=== Data ===

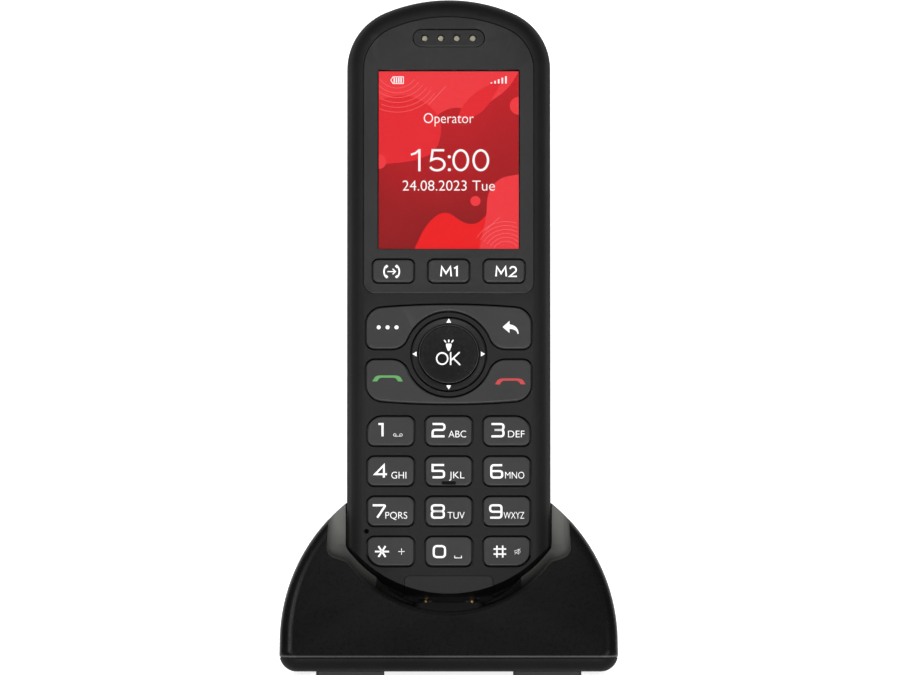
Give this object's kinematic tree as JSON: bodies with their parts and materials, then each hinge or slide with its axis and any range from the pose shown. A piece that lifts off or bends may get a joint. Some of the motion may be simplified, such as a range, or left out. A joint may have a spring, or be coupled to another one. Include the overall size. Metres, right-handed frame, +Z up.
{
  "type": "cordless phone with charging cradle",
  "caption": "Cordless phone handset with colour display and keypad, standing in a charging cradle with a scooped mouth and flared sides.",
  "frame": {"origin": "on the table under the middle of the cradle, at the height of the feet's undersides", "axes": "+Z up, the phone's face looks towards -Y, +X to the viewer's right"},
  "size_m": [0.0884, 0.0802, 0.1745],
  "materials": {
    "cradle_gloss": "deep gloss",
    "cradle_satin": "satin",
    "cradle_tray": "fine grain",
    "foot_rubber": "matt",
    "screw_steel": "zinc plated",
    "circuit_board": "solder mask",
    "socket_steel": "drawn",
    "pin_plastic": "fine grain",
    "pin_gold": "gold plated",
    "spring_steel": "drawn wire",
    "housing": "satin",
    "rear_housing": "fine grain",
    "chin_plastic": "satin",
    "contact_metal": "nickel plated",
    "fascia": "semi-gloss",
    "clear_lens": "clear",
    "grille": "satin",
    "display_panel": "lit display",
    "gasket_foam": "foam",
    "flex_film": "polyimide film",
    "silicone": "silicone",
    "dome_film": "film",
    "print_white": "screen print",
    "print_green": "screen print",
    "print_red": "screen print",
    "display_picture": "lit picture",
    "shield_tin": "tinned",
    "black_part": "moulded",
    "battery_wrap": "printed wrap",
    "speaker_part": "moulded",
    "key_plastic": "satin",
    "ok_plastic": "semi-gloss",
    "ring_plastic": "semi-gloss"
  },
  "bodies": {
    "base": {"base_shell": "cradle_gloss", "base_tray": "cradle_tray", "cradle_liner": "cradle_satin", "base_feet": "foot_rubber", "base_screws": "screw_steel", "base_pcb": "circuit_board", "power_socket": "socket_steel", "pin_block": "pin_plastic", "charge_spring_left": "spring_steel", "charge_spring_right": "spring_steel"},
    "charge_pin_left": {"charge_pin_left": "pin_gold"},
    "charge_pin_right": {"charge_pin_right": "pin_gold"},
    "handset": {"front_cover": "housing", "rear_cover": "rear_housing", "contact_carrier": "chin_plastic", "handset_contacts": "contact_metal", "fascia_panel": "fascia", "display_lens": "clear_lens", "earpiece_grille": "grille", "lcd_module": "display_panel", "display_gasket": "gasket_foam", "display_flex": "flex_film", "keypad_mat": "silicone", "dome_sheet": "dome_film", "main_pcb": "circuit_board", "shield_can": "shield_tin", "sim_holder": "shield_tin", "microphone": "black_part", "battery": "battery_wrap", "battery_contacts": "contact_metal", "loudspeaker": "speaker_part", "earpiece_speaker": "speaker_part", "antenna": "black_part", "torch_lens": "clear_lens", "torch_led": "dome_film", "handset_screws": "screw_steel"},
    "battery_cover": {"battery_cover": "rear_housing"},
    "rocker_upper": {"rocker_upper": "key_plastic"},
    "rocker_lower": {"rocker_lower": "key_plastic"},
    "nav_carrier": {"nav_carrier": "black_part"},
    "nav_ring": {"nav_ring": "ring_plastic"},
    "key_1": {"key_1": "key_plastic"},
    "key_2": {"key_2": "key_plastic"},
    "key_3": {"key_3": "key_plastic"},
    "key_4": {"key_4": "key_plastic"},
    "key_5": {"key_5": "key_plastic"},
    "key_6": {"key_6": "key_plastic"},
    "key_7": {"key_7": "key_plastic"},
    "key_8": {"key_8": "key_plastic"},
    "key_9": {"key_9": "key_plastic"},
    "key_star": {"key_star": "key_plastic"},
    "key_0": {"key_0": "key_plastic"},
    "key_hash": {"key_hash": "key_plastic"},
    "key_redial": {"key_redial": "key_plastic"},
    "key_memory_1": {"key_memory_1": "key_plastic"},
    "key_memory_2": {"key_memory_2": "key_plastic"},
    "key_ok": {"key_ok": "ok_plastic"}
  },
  "joints": [
    {"name": "handset_lift", "type": "slide", "parent": "base", "child": "handset", "axis": [0, 0.2588, 0.9659], "range_m": [0, 0.06]},
    {"name": "charge_pin_left_travel", "type": "slide", "parent": "base", "child": "charge_pin_left", "axis": [0, 0.2588, 0.9659], "range_m": [-0.0008, 0], "stiffness_N_per_m": 400, "deforming": ["charge_spring_left"]},
    {"name": "charge_pin_right_travel", "type": "slide", "parent": "base", "child": "charge_pin_right", "axis": [0, 0.2588, 0.9659], "range_m": [-0.0008, 0], "stiffness_N_per_m": 400, "deforming": ["charge_spring_right"]},
    {"name": "key_1_press", "type": "slide", "parent": "handset", "child": "key_1", "axis": [0, 0.9659, -0.2588], "range_m": [0, 0.00035], "stiffness_N_per_m": 2500},
    {"name": "key_2_press", "type": "slide", "parent": "handset", "child": "key_2", "axis": [0, 0.9659, -0.2588], "range_m": [0, 0.00035], "stiffness_N_per_m": 2500},
    {"name": "key_3_press", "type": "slide", "parent": "handset", "child": "key_3", "axis": [0, 0.9659, -0.2588], "range_m": [0, 0.00035], "stiffness_N_per_m": 2500},
    {"name": "key_4_press", "type": "slide", "parent": "handset", "child": "key_4", "axis": [0, 0.9659, -0.2588], "range_m": [0, 0.00035], "stiffness_N_per_m": 2500},
    {"name": "key_5_press", "type": "slide", "parent": "handset", "child": "key_5", "axis": [0, 0.9659, -0.2588], "range_m": [0, 0.00035], "stiffness_N_per_m": 2500},
    {"name": "key_6_press", "type": "slide", "parent": "handset", "child": "key_6", "axis": [0, 0.9659, -0.2588], "range_m": [0, 0.00035], "stiffness_N_per_m": 2500},
    {"name": "key_7_press", "type": "slide", "parent": "handset", "child": "key_7", "axis": [0, 0.9659, -0.2588], "range_m": [0, 0.00035], "stiffness_N_per_m": 2500},
    {"name": "key_8_press", "type": "slide", "parent": "handset", "child": "key_8", "axis": [0, 0.9659, -0.2588], "range_m": [0, 0.00035], "stiffness_N_per_m": 2500},
    {"name": "key_9_press", "type": "slide", "parent": "handset", "child": "key_9", "axis": [0, 0.9659, -0.2588], "range_m": [0, 0.00035], "stiffness_N_per_m": 2500},
    {"name": "key_star_press", "type": "slide", "parent": "handset", "child": "key_star", "axis": [0, 0.9659, -0.2588], "range_m": [0, 0.00035], "stiffness_N_per_m": 2500},
    {"name": "key_0_press", "type": "slide", "parent": "handset", "child": "key_0", "axis": [0, 0.9659, -0.2588], "range_m": [0, 0.00035], "stiffness_N_per_m": 2500},
    {"name": "key_hash_press", "type": "slide", "parent": "handset", "child": "key_hash", "axis": [0, 0.9659, -0.2588], "range_m": [0, 0.00035], "stiffness_N_per_m": 2500},
    {"name": "key_redial_press", "type": "slide", "parent": "handset", "child": "key_redial", "axis": [0, 0.9659, -0.2588], "range_m": [0, 0.00035], "stiffness_N_per_m": 2500},
    {"name": "key_memory_1_press", "type": "slide", "parent": "handset", "child": "key_memory_1", "axis": [0, 0.9659, -0.2588], "range_m": [0, 0.00035], "stiffness_N_per_m": 2500},
    {"name": "key_memory_2_press", "type": "slide", "parent": "handset", "child": "key_memory_2", "axis": [0, 0.9659, -0.2588], "range_m": [0, 0.00035], "stiffness_N_per_m": 2500},
    {"name": "key_ok_press", "type": "slide", "parent": "handset", "child": "key_ok", "axis": [0, 0.9659, -0.2588], "range_m": [0, 0.00035], "stiffness_N_per_m": 2500},
    {"name": "rocker_upper_rock", "type": "hinge", "parent": "handset", "child": "rocker_upper", "pos_m": [0, 0.00086, 0.09336], "axis": [0, 0.2588, 0.9659], "range_deg": [-1.2, 1.2], "stiffness_Nm_per_rad": 0.9},
    {"name": "rocker_lower_rock", "type": "hinge", "parent": "handset", "child": "rocker_lower", "pos_m": [0, -0.00535, 0.07017], "axis": [0, 0.2588, 0.9659], "range_deg": [-1.2, 1.2], "stiffness_Nm_per_rad": 0.9},
    {"name": "nav_tilt_up_down", "type": "hinge", "parent": "handset", "child": "nav_carrier", "pos_m": [0, -0.00181, 0.08165], "axis": [1, 0, 0], "range_deg": [-1.2, 1.2], "stiffness_Nm_per_rad": 0.3},
    {"name": "nav_tilt_sideways", "type": "hinge", "parent": "nav_carrier", "child": "nav_ring", "pos_m": [0, -0.00239, 0.0818], "axis": [0, 0.2588, 0.9659], "range_deg": [-1.2, 1.2], "stiffness_Nm_per_rad": 0.3},
    {"name": "battery_cover_off", "type": "slide", "parent": "handset", "child": "battery_cover", "axis": [0, 0.9659, -0.2588], "range_m": [0, 0.015]}
  ]
}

=== Set exercise ===
Display every line of the listing that contains the string "with".

=== Exercise solution ===
Give this object's kinematic tree as JSON: bodies with their parts and materials, then each hinge or slide with its axis and any range from the pose shown. A piece that lifts off or bends may get a joint. Some of the motion may be simplified, such as a range, or left out. A joint may have a spring, or be coupled to another one. Include the overall size. Metres, right-handed frame, +Z up.
  "type": "cordless phone with charging cradle",
  "caption": "Cordless phone handset with colour display and keypad, standing in a charging cradle with a scooped mouth and flared sides.",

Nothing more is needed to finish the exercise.